I suggest you read the link you mentioned. It was not an authorized change in BK, it was not an authorized change at all. It was only in a third-party CVS mirror, and it was found exactly when someone asked why there was a changeset in the CVS mirror that wasn't in BK.

And while I don't doubt that there are enough unreadable code to hide a backdoor in, certainly anywhere in the massive driver tree, this backdoor is a fairly obvious one. I don't think you could hide an assignment as a comparison through code review. It's such a common error to make that it really stands out.

> Are you going to read JRE code to make sure no backdoor?

That is a highly misleading question.

While I will trust the JRE developers without checking every single change, they are a diverse bunch enough that the fact that they are checking each other's work goes a long way.

It's very much the same situation as with the kernel and the compiler. The difference is only one of magnitude.

The difference between that and nodejs or ruby where any one can upload anything, anonymously and completely unchecked, is enormous.



I was intended to say unauthorized change but spell check fucked me up, although you could probably tell my actual intention from the rest of my comment. Thanks for pointing out.

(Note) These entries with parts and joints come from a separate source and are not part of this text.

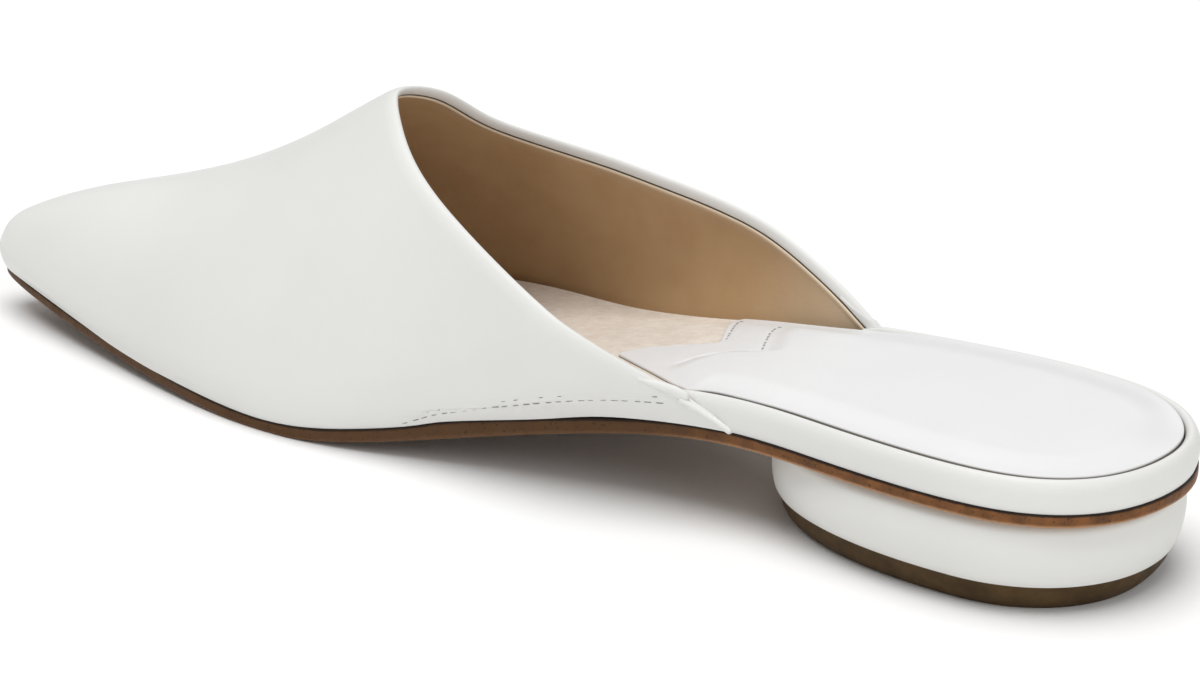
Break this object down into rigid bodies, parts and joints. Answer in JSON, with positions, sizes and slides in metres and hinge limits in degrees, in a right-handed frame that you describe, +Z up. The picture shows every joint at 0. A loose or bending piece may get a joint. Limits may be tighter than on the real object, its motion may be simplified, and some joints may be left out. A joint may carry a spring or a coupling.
{
  "type": "mule shoe",
  "caption": "Pointed-toe mule for the right foot: backless leather upper on a flat sole with a low covered heel.",
  "frame": {"origin": "middle of the shoe's bounding box in plan, on the ground", "axes": "+Z up, +Y towards the toe, +X to the wearer's right, the outer side of this right shoe"},
  "size_m": [0.0778, 0.2692, 0.0634],
  "materials": {
    "white_leather": "smooth satin white leather",
    "heel_cover": "smooth white leather stretched over the heel block",
    "sock_leather": "soft padded white sock leather",
    "suede": "pinkish beige microfibre suede",
    "lining": "smooth tan lining leather",
    "sole_edge": "stained and burnished brown sole edge",
    "heel_rubber": "matt dark brown rubber",
    "thread": "twisted polyester thread"
  },
  "bodies": {
    "root": {"outsole": "sole_edge", "heel_block": "heel_cover", "top_piece": "heel_rubber", "footbed_rim": "white_leather", "insole": "sock_leather", "upper": "white_leather"}
  },
  "joints": []
}
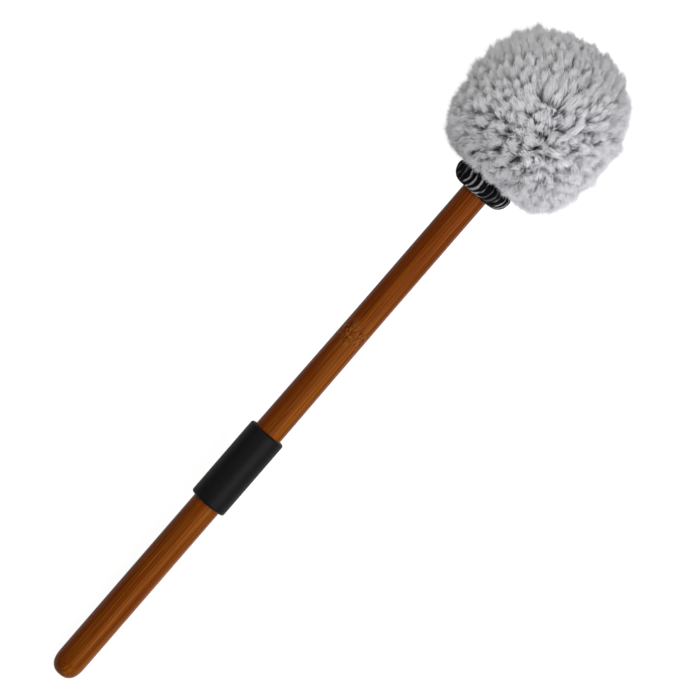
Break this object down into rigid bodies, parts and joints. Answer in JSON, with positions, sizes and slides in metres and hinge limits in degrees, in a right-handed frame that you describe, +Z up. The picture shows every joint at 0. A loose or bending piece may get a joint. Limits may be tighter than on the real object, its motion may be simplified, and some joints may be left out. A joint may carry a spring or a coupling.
{
  "type": "percussion mallet",
  "caption": "Soft-headed percussion mallet: tapered bamboo shaft with a push-on rubber grip sleeve, felt-wrapped wooden core under a deep fleece cover, and a gathered fabric collar.",
  "frame": {"origin": "centre of the mallet's outline in plan, at the level of the surface it lies on", "axes": "+X runs from the butt towards the head, +Z is up; the shaft's axis lies in the XZ plane and rises 5.3 degrees towards the head"},
  "size_m": [0.4241, 0.0868, 0.0856],
  "materials": {
    "bamboo": "clear gloss over carbonised bamboo",
    "sleeve_rubber": "matte",
    "core_wood": "bare, turned",
    "zinc": "zinc plated",
    "screw_steel": "zinc plated",
    "felt": "pressed wool felt",
    "fleece": "deep tufted pile, light grey",
    "thread": "waxed thread",
    "striped_cotton": "black woven cotton with light grey wavy stripes",
    "cord": "braided"
  },
  "bodies": {
    "mallet": {"bamboo_shaft": "bamboo", "head_core": "core_wood", "core_washer": "zinc", "core_screw": "screw_steel", "felt_wrap": "felt", "felt_crown": "felt", "felt_base": "felt", "fleece_cover": "fleece", "neck_binding": "thread", "collar_casing": "striped_cotton", "drawcord": "cord"},
    "sleeve": {"grip_sleeve": "sleeve_rubber"}
  },
  "joints": [
    {"name": "sleeve_slide", "type": "slide", "parent": "mallet", "child": "sleeve", "axis": [0.9957, 0, 0.0929], "range_m": [-0.076, 0.16]}
  ]
}
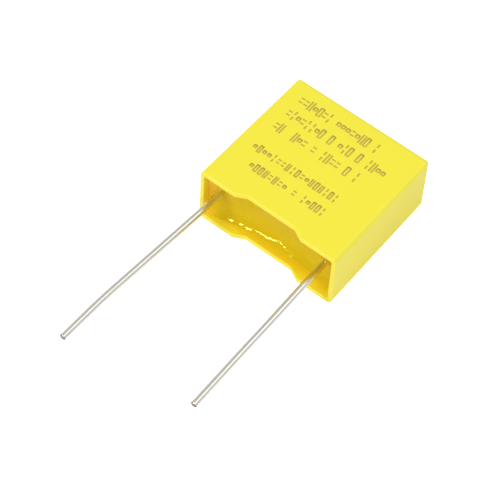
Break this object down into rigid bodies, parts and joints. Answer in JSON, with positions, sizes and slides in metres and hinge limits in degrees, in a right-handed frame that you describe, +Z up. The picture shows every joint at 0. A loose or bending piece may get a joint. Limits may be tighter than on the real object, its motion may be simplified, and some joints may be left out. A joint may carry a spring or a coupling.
{
  "type": "box film safety capacitor",
  "caption": "Mains-suppression film capacitor: a flat moulded box, open and resin-filled at its notched lead end, with long tinned wire leads for a circuit board.",
  "frame": {"origin": "centre of the open end, on the plane of the corner feet, midway through the thickness: the middle of the board footprint", "axes": "+X along the case, +Y from the feet to the closed end, +Z up out of the large printed face; the leads leave along -Y. The object lies on its other large face, so the surface it rests on is 2.9 mm below the origin"},
  "size_m": [0.0128, 0.0286, 0.0058],
  "materials": {
    "moulded_case": "bright yellow injection-moulded polyester, satin gloss",
    "casting_resin": "olive-yellow cast epoxy, glossy",
    "metallised_film": "silvery metallised polypropylene film",
    "plain_film": "clear polypropylene film",
    "sprayed_zinc": "matt grey arc-sprayed zinc",
    "tinned_wire": "drawn and tin-plated wire"
  },
  "bodies": {
    "root": {"case": "moulded_case", "epoxy_fill": "casting_resin", "film_winding": "metallised_film", "cover_film": "plain_film", "end_spray_left": "sprayed_zinc", "end_spray_right": "sprayed_zinc", "lead_left": "tinned_wire", "lead_right": "tinned_wire"}
  },
  "joints": []
}
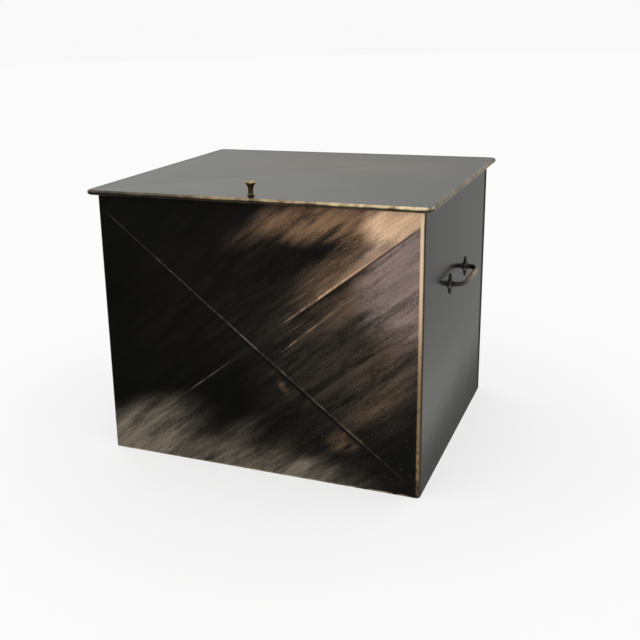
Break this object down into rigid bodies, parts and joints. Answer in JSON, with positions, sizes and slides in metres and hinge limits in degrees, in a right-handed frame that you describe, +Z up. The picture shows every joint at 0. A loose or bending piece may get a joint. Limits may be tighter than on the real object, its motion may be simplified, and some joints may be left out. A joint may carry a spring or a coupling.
{
  "type": "kindling box",
  "caption": "Rectangular sheet-metal box for kindling: cross-broken front and lid, lid hinged at the back, small flared knob, bow handle on each side.",
  "frame": {"origin": "middle of the underside, on the floor", "axes": "+X to the right seen from the front, +Y to the back where the hinges are, +Z up"},
  "size_m": [0.44, 0.373, 0.3531],
  "materials": {
    "front_lacquer": "dark glossy lacquer, brushed back to copper and brass in diagonal streaks",
    "wall_lacquer": "dark glossy lacquer",
    "lid_lacquer": "dark glossy lacquer with a brass-rubbed rim",
    "base_black": "satin black",
    "handle_black": "dark lacquer, rubbed to brass on the outer curve",
    "hinge_black": "dark lacquer, rubbed at the knuckles",
    "rivet_brass": "aged brass",
    "knob_brass": "aged brass, dark in the neck",
    "plain_steel": "zinc-plated"
  },
  "bodies": {
    "box": {"front_panel": "front_lacquer", "back_panel": "wall_lacquer", "left_panel": "wall_lacquer", "right_panel": "wall_lacquer", "base_panel": "base_black", "right_handle_grip": "handle_black", "right_handle_front_star": "handle_black", "right_handle_front_washer": "plain_steel", "right_handle_front_nut": "plain_steel", "right_handle_rear_star": "handle_black", "right_handle_rear_washer": "plain_steel", "right_handle_rear_nut": "plain_steel", "left_handle_grip": "handle_black", "left_handle_front_star": "handle_black", "left_handle_front_washer": "plain_steel", "left_handle_front_nut": "plain_steel", "left_handle_rear_star": "handle_black", "left_handle_rear_washer": "plain_steel", "left_handle_rear_nut": "plain_steel", "left_hinge_body_leaf": "hinge_black", "left_hinge_body_rivet_1": "rivet_brass", "left_hinge_body_rivet_2": "rivet_brass", "left_hinge_body_rivet_3": "rivet_brass", "left_hinge_pin": "plain_steel", "right_hinge_body_leaf": "hinge_black", "right_hinge_body_rivet_1": "rivet_brass", "right_hinge_body_rivet_2": "rivet_brass", "right_hinge_body_rivet_3": "rivet_brass", "right_hinge_pin": "plain_steel"},
    "lid": {"lid_panel": "lid_lacquer", "knob": "knob_brass", "knob_washer": "plain_steel", "knob_screw": "plain_steel", "left_hinge_lid_leaf": "hinge_black", "left_hinge_lid_rivet_1": "rivet_brass", "left_hinge_lid_rivet_2": "rivet_brass", "left_hinge_lid_rivet_3": "rivet_brass", "right_hinge_lid_leaf": "hinge_black", "right_hinge_lid_rivet_1": "rivet_brass", "right_hinge_lid_rivet_2": "rivet_brass", "right_hinge_lid_rivet_3": "rivet_brass"}
  },
  "joints": [
    {"name": "lid_hinge", "type": "hinge", "parent": "box", "child": "lid", "pos_m": [0, 0.17875, 0.32725], "axis": [-1, 0, 0], "range_deg": [0, 125]}
  ]
}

I ack when it comes to size my comparison is not fair, but I am trying to say just because there is a large community, we sometimes still overlook. Usually big projects would have some "module owners" to approve merge. This limits to a number of people. If the project is active enough, there will be dozens of commits or more per day. Sometimes people really do overlook and let things pass. Until someone spots something wrong, the code could have been in the wild for days or years.